Scripts that build objects
==========
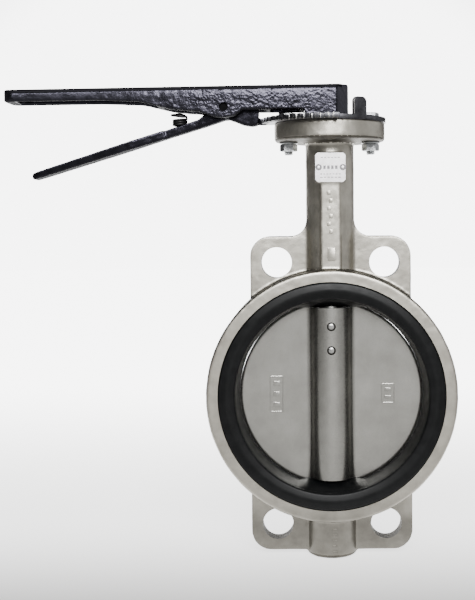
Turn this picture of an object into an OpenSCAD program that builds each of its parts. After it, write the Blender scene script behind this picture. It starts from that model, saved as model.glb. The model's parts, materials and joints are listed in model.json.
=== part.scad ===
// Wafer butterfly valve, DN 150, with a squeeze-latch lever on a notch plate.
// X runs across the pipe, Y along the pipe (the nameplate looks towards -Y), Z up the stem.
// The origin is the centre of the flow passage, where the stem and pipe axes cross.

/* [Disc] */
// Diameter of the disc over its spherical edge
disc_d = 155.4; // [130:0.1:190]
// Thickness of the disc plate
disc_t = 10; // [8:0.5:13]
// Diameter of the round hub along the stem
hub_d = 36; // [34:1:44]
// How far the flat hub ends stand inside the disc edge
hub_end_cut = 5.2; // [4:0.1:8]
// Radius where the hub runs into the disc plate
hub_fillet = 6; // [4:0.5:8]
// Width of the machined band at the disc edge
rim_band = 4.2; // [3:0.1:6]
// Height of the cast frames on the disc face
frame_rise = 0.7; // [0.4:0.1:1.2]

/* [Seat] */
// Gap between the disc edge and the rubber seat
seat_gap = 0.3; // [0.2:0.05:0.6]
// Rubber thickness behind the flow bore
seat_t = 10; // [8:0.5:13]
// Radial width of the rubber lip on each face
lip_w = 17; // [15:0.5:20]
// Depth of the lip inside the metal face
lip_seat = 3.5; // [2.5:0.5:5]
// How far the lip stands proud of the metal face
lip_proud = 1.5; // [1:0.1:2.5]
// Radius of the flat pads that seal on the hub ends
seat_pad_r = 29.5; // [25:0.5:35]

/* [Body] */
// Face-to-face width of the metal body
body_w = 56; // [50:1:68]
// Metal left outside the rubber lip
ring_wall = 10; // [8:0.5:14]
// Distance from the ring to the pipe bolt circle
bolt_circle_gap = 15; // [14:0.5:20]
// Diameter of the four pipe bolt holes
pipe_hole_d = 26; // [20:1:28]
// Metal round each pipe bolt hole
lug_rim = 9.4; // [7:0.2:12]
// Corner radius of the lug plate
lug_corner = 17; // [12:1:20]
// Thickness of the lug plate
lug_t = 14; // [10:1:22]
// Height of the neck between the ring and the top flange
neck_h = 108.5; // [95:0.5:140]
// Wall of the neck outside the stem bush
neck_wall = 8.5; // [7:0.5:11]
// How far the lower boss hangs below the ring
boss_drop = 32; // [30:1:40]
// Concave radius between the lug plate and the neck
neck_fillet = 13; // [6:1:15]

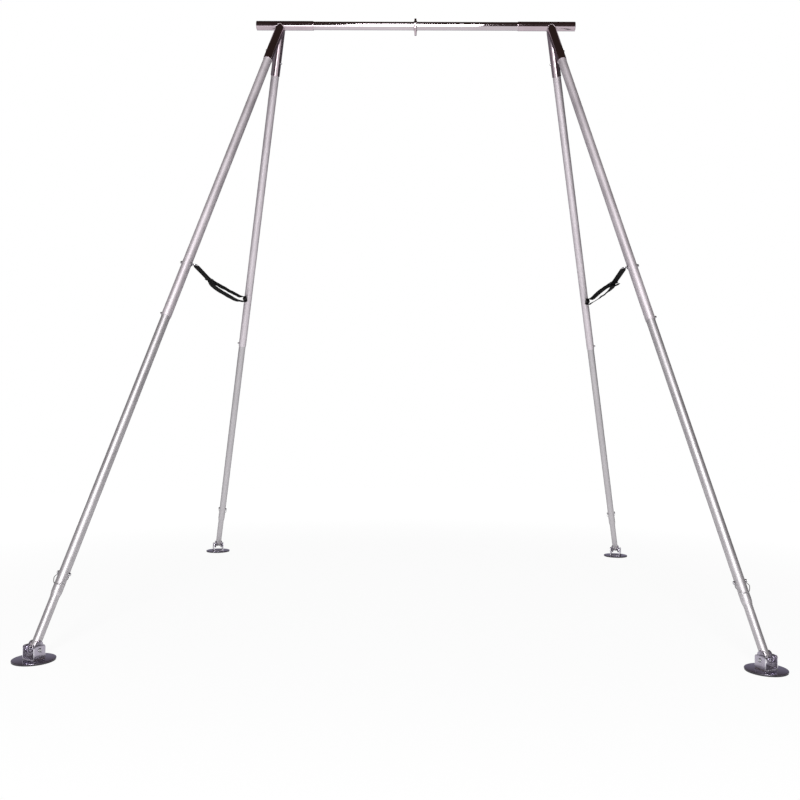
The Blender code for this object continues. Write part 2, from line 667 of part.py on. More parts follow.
==========
** Exercise brief **
Recopy all the lines exactly as they appear.

** Solution to the problem **
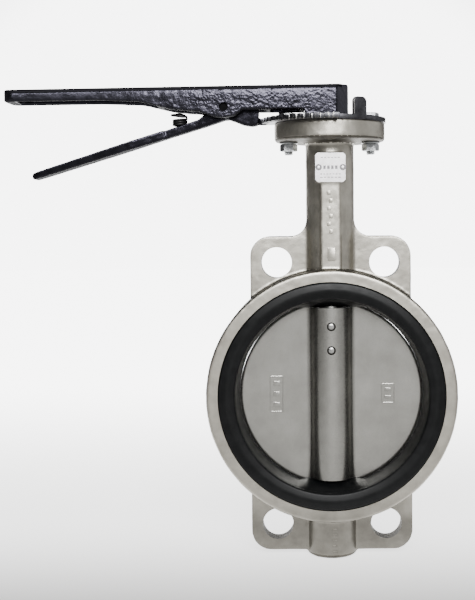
Turn this picture of an object into an OpenSCAD program that builds each of its parts. After it, write the Blender scene script behind this picture. It starts from that model, saved as model.glb. The model's parts, materials and joints are listed in model.json.
=== part.scad ===
// Wafer butterfly valve, DN 150, with a squeeze-latch lever on a notch plate.
// X runs across the pipe, Y along the pipe (the nameplate looks towards -Y), Z up the stem.
// The origin is the centre of the flow passage, where the stem and pipe axes cross.

/* [Disc] */
// Diameter of the disc over its spherical edge
disc_d = 155.4; // [130:0.1:190]
// Thickness of the disc plate
disc_t = 10; // [8:0.5:13]
// Diameter of the round hub along the stem
hub_d = 36; // [34:1:44]
// How far the flat hub ends stand inside the disc edge
hub_end_cut = 5.2; // [4:0.1:8]
// Radius where the hub runs into the disc plate
hub_fillet = 6; // [4:0.5:8]
// Width of the machined band at the disc edge
rim_band = 4.2; // [3:0.1:6]
// Height of the cast frames on the disc face
frame_rise = 0.7; // [0.4:0.1:1.2]

/* [Seat] */
// Gap between the disc edge and the rubber seat
seat_gap = 0.3; // [0.2:0.05:0.6]
// Rubber thickness behind the flow bore
seat_t = 10; // [8:0.5:13]
// Radial width of the rubber lip on each face
lip_w = 17; // [15:0.5:20]
// Depth of the lip inside the metal face
lip_seat = 3.5; // [2.5:0.5:5]
// How far the lip stands proud of the metal face
lip_proud = 1.5; // [1:0.1:2.5]
// Radius of the flat pads that seal on the hub ends
seat_pad_r = 29.5; // [25:0.5:35]

/* [Body] */
// Face-to-face width of the metal body
body_w = 56; // [50:1:68]
// Metal left outside the rubber lip
ring_wall = 10; // [8:0.5:14]
// Distance from the ring to the pipe bolt circle
bolt_circle_gap = 15; // [14:0.5:20]
// Diameter of the four pipe bolt holes
pipe_hole_d = 26; // [20:1:28]
// Metal round each pipe bolt hole
lug_rim = 9.4; // [7:0.2:12]
// Corner radius of the lug plate
lug_corner = 17; // [12:1:20]
// Thickness of the lug plate
lug_t = 14; // [10:1:22]
// Height of the neck between the ring and the top flange
neck_h = 108.5; // [95:0.5:140]
// Wall of the neck outside the stem bush
neck_wall = 8.5; // [7:0.5:11]
// How far the lower boss hangs below the ring
boss_drop = 32; // [30:1:40]
// Concave radius between the lug plate and the neck
neck_fillet = 13; // [6:1:15]

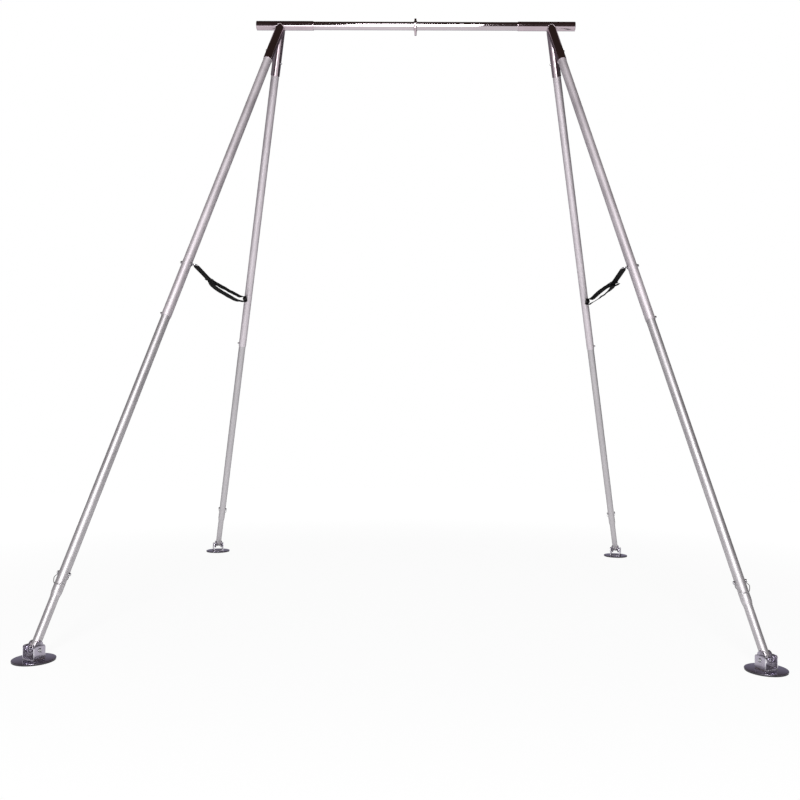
The Blender code for this object continues. Write part 2, from line 667 of part.py on. More parts follow.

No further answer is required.